[start of Records to use]

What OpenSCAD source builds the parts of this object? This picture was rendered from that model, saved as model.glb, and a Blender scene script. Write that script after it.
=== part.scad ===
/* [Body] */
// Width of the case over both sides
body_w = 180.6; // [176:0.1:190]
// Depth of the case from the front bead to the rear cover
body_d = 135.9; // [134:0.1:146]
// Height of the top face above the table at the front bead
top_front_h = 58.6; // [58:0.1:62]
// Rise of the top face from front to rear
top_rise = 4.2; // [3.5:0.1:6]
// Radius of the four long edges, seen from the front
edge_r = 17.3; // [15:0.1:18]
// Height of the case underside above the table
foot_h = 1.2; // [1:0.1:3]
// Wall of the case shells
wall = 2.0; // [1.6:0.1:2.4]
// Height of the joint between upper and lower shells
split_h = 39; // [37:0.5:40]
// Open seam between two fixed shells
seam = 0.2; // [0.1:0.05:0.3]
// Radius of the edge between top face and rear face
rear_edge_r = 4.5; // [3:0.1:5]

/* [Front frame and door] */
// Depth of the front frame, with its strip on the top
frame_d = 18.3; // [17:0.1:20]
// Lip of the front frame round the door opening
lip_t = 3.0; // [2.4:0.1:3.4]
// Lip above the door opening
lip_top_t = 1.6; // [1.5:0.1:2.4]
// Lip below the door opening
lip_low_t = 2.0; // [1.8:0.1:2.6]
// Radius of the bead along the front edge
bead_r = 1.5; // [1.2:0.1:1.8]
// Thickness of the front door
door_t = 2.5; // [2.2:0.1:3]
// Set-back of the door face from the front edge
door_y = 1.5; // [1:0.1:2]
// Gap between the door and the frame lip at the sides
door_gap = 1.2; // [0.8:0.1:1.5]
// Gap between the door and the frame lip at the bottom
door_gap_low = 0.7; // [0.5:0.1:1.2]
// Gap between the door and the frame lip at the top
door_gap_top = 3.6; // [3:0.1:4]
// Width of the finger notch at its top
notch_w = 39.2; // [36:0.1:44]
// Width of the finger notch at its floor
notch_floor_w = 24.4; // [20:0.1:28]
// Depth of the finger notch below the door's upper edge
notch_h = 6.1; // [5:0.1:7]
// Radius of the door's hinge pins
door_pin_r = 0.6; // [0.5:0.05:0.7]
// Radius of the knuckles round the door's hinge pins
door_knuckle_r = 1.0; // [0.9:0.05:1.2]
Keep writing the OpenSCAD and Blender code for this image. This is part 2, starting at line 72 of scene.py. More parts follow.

[end of Records to use]
[start of Records to use]

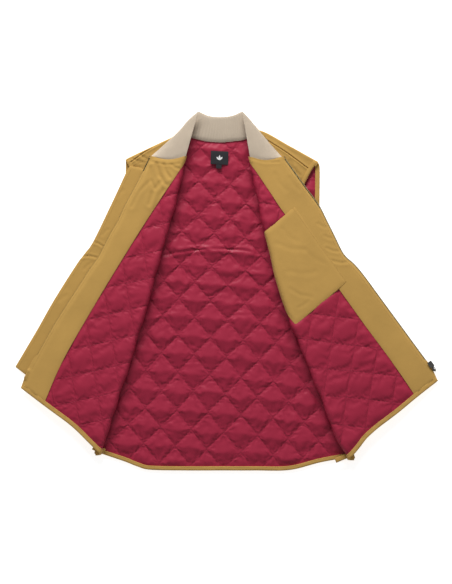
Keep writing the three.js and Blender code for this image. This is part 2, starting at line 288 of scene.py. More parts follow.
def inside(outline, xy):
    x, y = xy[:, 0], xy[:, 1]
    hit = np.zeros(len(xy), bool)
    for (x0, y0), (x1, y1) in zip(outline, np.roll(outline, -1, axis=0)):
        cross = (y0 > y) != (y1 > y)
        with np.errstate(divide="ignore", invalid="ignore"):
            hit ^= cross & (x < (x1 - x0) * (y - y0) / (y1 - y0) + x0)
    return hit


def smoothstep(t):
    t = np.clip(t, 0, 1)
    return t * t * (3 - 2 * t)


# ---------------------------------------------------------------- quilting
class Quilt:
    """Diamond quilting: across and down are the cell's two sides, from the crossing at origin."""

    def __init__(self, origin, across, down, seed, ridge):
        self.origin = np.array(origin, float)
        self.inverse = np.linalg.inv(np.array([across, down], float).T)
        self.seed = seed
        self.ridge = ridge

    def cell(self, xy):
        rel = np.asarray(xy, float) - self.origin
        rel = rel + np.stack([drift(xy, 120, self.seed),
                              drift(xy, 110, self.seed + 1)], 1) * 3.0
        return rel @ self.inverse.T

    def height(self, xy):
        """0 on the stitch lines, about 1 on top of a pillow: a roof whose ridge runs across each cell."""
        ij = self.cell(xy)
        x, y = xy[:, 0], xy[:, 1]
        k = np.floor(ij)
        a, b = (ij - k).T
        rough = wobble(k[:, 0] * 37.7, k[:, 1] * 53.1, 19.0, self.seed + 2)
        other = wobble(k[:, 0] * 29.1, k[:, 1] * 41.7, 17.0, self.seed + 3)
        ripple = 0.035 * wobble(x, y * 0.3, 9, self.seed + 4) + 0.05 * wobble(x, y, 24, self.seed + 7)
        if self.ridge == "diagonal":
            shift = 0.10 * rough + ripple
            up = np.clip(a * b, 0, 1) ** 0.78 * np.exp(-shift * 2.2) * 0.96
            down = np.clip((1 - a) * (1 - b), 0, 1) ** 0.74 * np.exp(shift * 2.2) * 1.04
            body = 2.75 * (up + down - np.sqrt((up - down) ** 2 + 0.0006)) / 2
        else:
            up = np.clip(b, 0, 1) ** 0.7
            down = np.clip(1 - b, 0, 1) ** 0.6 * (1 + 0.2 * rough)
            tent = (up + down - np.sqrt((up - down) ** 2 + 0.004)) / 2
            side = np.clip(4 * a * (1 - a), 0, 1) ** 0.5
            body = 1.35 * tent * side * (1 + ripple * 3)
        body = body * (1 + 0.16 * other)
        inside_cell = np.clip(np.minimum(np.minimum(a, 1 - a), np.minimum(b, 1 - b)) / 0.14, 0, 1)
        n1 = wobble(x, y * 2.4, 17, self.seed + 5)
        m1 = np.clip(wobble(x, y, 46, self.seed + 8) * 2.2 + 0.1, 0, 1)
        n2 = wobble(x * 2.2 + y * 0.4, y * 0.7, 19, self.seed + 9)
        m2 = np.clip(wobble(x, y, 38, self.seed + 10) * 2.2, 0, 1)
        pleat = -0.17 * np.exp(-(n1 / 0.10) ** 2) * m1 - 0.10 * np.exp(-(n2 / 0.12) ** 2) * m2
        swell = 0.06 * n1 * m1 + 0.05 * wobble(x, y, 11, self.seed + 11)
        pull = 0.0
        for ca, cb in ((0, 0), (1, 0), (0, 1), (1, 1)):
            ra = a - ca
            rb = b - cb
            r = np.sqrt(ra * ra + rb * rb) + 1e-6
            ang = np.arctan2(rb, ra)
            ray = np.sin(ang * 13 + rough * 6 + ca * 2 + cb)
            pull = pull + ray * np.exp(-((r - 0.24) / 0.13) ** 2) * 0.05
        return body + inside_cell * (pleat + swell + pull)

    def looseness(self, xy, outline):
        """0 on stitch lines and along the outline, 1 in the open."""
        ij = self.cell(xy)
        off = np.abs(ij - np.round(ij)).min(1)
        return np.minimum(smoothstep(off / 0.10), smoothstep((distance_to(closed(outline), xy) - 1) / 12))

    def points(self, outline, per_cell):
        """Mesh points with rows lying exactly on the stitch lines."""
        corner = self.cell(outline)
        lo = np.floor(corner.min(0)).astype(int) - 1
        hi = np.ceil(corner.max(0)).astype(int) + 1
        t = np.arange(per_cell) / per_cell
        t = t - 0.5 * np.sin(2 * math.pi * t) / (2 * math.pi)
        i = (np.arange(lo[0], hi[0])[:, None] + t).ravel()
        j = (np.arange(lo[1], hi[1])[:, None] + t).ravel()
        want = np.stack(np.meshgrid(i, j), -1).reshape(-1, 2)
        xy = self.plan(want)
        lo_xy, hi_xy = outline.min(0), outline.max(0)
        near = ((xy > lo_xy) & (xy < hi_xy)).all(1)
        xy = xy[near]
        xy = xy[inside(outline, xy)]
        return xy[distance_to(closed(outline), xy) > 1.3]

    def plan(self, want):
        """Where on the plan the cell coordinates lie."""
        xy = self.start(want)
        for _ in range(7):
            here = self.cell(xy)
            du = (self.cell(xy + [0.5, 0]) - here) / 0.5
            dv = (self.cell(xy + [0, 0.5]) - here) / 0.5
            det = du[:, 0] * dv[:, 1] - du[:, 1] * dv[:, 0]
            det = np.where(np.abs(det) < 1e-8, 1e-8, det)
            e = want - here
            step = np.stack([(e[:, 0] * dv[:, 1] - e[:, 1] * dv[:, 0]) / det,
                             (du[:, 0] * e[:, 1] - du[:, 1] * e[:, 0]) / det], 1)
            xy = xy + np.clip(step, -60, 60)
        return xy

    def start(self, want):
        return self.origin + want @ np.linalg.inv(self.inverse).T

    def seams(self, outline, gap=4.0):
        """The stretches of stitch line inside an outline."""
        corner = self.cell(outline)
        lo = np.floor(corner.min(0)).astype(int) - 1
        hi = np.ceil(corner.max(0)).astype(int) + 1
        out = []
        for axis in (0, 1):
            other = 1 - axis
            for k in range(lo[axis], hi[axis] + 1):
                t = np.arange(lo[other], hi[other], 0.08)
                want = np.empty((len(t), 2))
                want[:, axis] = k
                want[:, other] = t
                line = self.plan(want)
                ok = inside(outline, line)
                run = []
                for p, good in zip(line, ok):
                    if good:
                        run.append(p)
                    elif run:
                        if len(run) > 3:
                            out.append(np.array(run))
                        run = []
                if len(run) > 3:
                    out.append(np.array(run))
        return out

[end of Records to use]
[start of Records to use]

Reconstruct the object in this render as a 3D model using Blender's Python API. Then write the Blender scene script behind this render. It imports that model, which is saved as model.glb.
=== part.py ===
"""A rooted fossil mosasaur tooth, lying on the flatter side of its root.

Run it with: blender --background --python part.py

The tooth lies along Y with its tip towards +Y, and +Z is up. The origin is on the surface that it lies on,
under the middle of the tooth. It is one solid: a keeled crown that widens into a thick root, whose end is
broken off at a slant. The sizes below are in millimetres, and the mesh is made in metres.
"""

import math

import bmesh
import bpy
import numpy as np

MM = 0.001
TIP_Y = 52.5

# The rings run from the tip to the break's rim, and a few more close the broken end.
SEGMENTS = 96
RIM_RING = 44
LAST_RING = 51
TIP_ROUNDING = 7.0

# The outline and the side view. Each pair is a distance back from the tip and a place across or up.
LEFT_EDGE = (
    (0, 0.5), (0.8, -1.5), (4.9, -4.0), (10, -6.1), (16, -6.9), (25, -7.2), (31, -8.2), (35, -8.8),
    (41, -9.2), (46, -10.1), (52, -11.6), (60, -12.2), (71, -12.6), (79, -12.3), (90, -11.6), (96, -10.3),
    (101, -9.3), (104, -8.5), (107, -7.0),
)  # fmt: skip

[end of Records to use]

Transcribe the lines above from the one with "Keep writing the three.js" through the one with "quilting: across and". Include both ends and leave out every other line.

Keep writing the three.js and Blender code for this image. This is part 2, starting at line 288 of scene.py. More parts follow.
def inside(outline, xy):
    x, y = xy[:, 0], xy[:, 1]
    hit = np.zeros(len(xy), bool)
    for (x0, y0), (x1, y1) in zip(outline, np.roll(outline, -1, axis=0)):
        cross = (y0 > y) != (y1 > y)
        with np.errstate(divide="ignore", invalid="ignore"):
            hit ^= cross & (x < (x1 - x0) * (y - y0) / (y1 - y0) + x0)
    return hit


def smoothstep(t):
    t = np.clip(t, 0, 1)
    return t * t * (3 - 2 * t)


# ---------------------------------------------------------------- quilting
class Quilt:
    """Diamond quilting: across and down are the cell's two sides, from the crossing at origin."""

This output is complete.